With or without a capacity market, Britain is expanding its network of interconnectors, from 4GW currently to 11GW by 2022. This could make a big difference to security of supply, as well as reducing bills, by delivering lower cost, largely renewable wind- and hydro-generated power from Ireland, Denmark and Norway. Interconnectors were initially excluded from bidding into the capacity market, but this position was reversed in the 2015 T-4 auction.
Trials of demand-shifting also indicate a much bigger potential to increase security of supply by reducing peak-time demand. DSR has the same effect on the supply-demand balance as increasing generation, and can be implemented at lower costs and on shorter timescales than building new plants.

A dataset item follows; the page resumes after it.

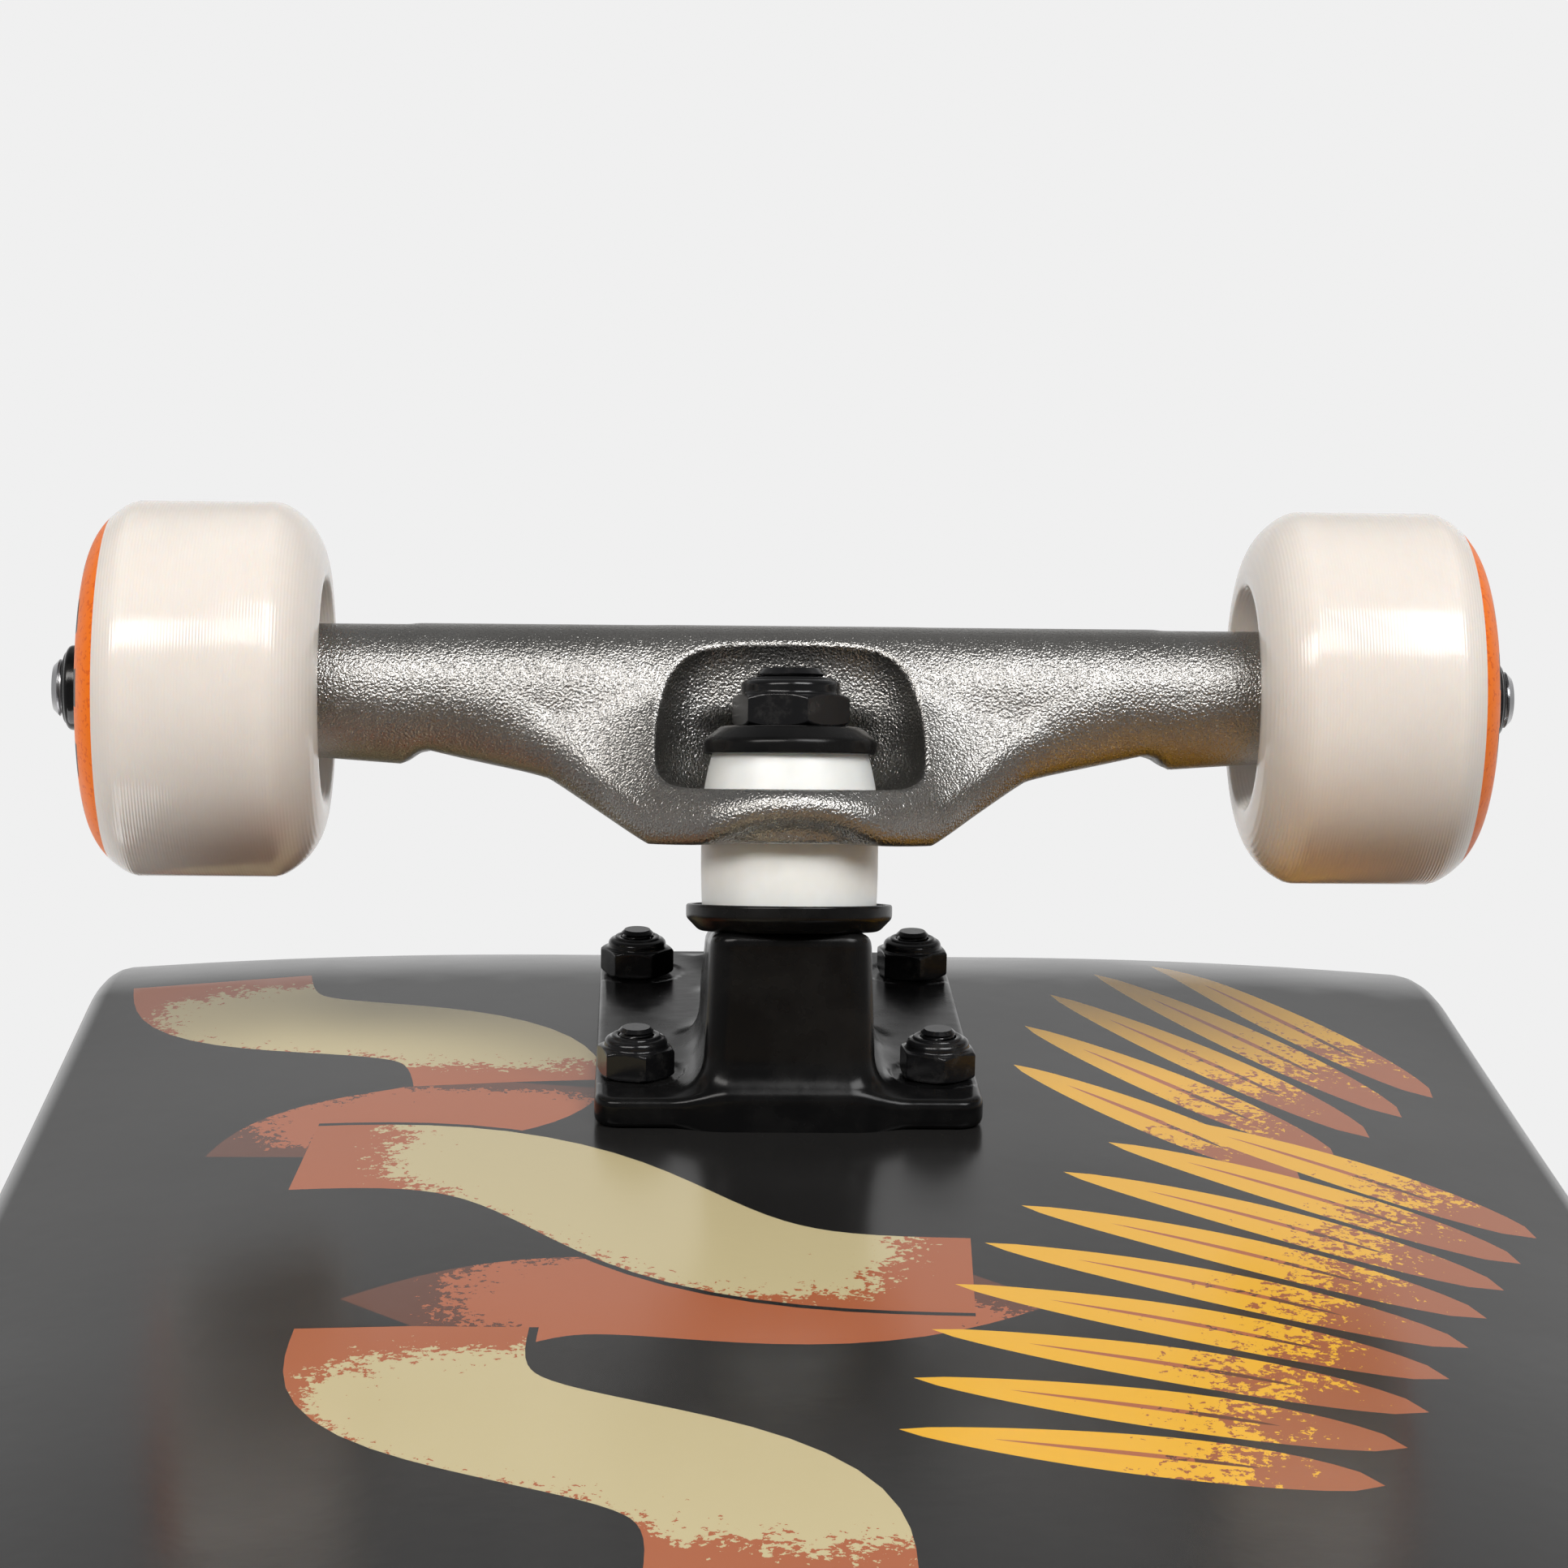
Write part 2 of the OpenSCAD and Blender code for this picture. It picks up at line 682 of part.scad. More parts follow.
at_rear_left() wheel();  // rear_left_wheel
at_rear_left() outer_races();  // rear_left_outer_races
at_rear_left() inner_races();  // rear_left_inner_races
at_rear_left() balls();  // rear_left_balls
at_rear_left() cages();  // rear_left_cages
at_rear_left() shields();  // rear_left_shields
at_rear_left() spacer();  // rear_left_spacer
at_rear_left() speed_washers();  // rear_left_speed_washers
at_rear_left() axle_nut();  // rear_left_axle_nut

at_rear_right() wheel();  // rear_right_wheel
at_rear_right() outer_races();  // rear_right_outer_races
at_rear_right() inner_races();  // rear_right_inner_races
at_rear_right() balls();  // rear_right_balls
at_rear_right() cages();  // rear_right_cages
at_rear_right() shields();  // rear_right_shields
at_rear_right() spacer();  // rear_right_spacer
at_rear_right() speed_washers();  // rear_right_speed_washers
at_rear_right() axle_nut();  // rear_right_axle_nut
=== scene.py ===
"""Looks of a complete street skateboard, built round its CAD model.

Lengths are in millimetres until a mesh is made, where MM turns them into metres. A truck's own
frame has x towards mid-board, y across the board and h away from the deck's underside.
"""
import math
import random

import bpy
import numpy as np
from mathutils import Matrix, Vector
from mathutils.geometry import delaunay_2d_cdt


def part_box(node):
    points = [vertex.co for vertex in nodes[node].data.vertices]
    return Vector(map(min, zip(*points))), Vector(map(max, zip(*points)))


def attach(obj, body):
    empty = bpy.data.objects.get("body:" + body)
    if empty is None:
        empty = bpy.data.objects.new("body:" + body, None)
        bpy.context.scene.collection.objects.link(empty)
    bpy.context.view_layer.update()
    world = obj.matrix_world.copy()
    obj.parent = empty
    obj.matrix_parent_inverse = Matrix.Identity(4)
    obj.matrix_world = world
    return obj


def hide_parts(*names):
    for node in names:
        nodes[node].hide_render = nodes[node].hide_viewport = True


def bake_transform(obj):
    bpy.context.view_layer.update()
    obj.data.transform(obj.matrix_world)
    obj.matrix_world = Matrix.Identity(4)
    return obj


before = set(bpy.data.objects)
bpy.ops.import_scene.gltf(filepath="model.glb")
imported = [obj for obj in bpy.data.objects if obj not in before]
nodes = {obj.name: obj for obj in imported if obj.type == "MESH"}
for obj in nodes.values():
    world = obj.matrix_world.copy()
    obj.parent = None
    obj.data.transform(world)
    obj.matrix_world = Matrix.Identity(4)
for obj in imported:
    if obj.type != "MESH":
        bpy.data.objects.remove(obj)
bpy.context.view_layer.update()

MM = 0.001


def box_mm(node):
    low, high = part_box(node)
    return np.array(low) / MM, np.array(high) / MM


# ---- Places, from the frame ----

deck_low, deck_high = box_mm("deck")
plate_low, plate_high = box_mm("front_baseplate")
axle_low, axle_high = box_mm("front_axle")
rear_low, rear_high = box_mm("rear_baseplate")
wheel_low, wheel_high = box_mm("front_left_wheel")

DECK_Z = deck_low[2]
FRONT_X = (plate_low[0] + plate_high[0]) / 2
REAR_X = (rear_low[0] + rear_high[0]) / 2
MID_X = (FRONT_X + REAR_X) / 2
AXLE_X = FRONT_X - (axle_low[0] + axle_high[0]) / 2
AXLE_H = DECK_Z - (axle_low[2] + axle_high[2]) / 2
AXLE_R = (axle_high[2] - axle_low[2]) / 2
AXLE_HALF = (axle_high[1] - axle_low[1]) / 2
WHEEL_R = (wheel_high[2] - wheel_low[2]) / 2
WHEEL_HALF = (wheel_high[1] - wheel_low[1]) / 2
WHEEL_Y = (wheel_high[1] + wheel_low[1]) / 2

AT_FRONT = Matrix(((-1, 0, 0, FRONT_X * MM), (0, 1, 0, 0), (0, 0, -1, DECK_Z * MM), (0, 0, 0, 1)))
AT_REAR = Matrix(((1, 0, 0, REAR_X * MM), (0, -1, 0, 0), (0, 0, -1, DECK_Z * MM), (0, 0, 0, 1)))
TRUCKS = {"front": AT_FRONT, "rear": AT_REAR}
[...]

The myth of ‘Blackout Britain’
In the 10 years to 2015, Britain experienced just one power outage related to insufficient generation (when two large power stations suffered unrelated faults within five minutes of each other). It was not severe, with customers left without power for about 20 minutes on average.
By contrast, there are about a quarter of a million outages each year across the country due to failures in transmission and distribution.
So the headlines warning of widespread blackouts that we have regularly seen over the last decade have not reflected reality. Even if supply does fall below demand in a coming winter, we would not expect disruption on a scale anything like that seen during the 1970s.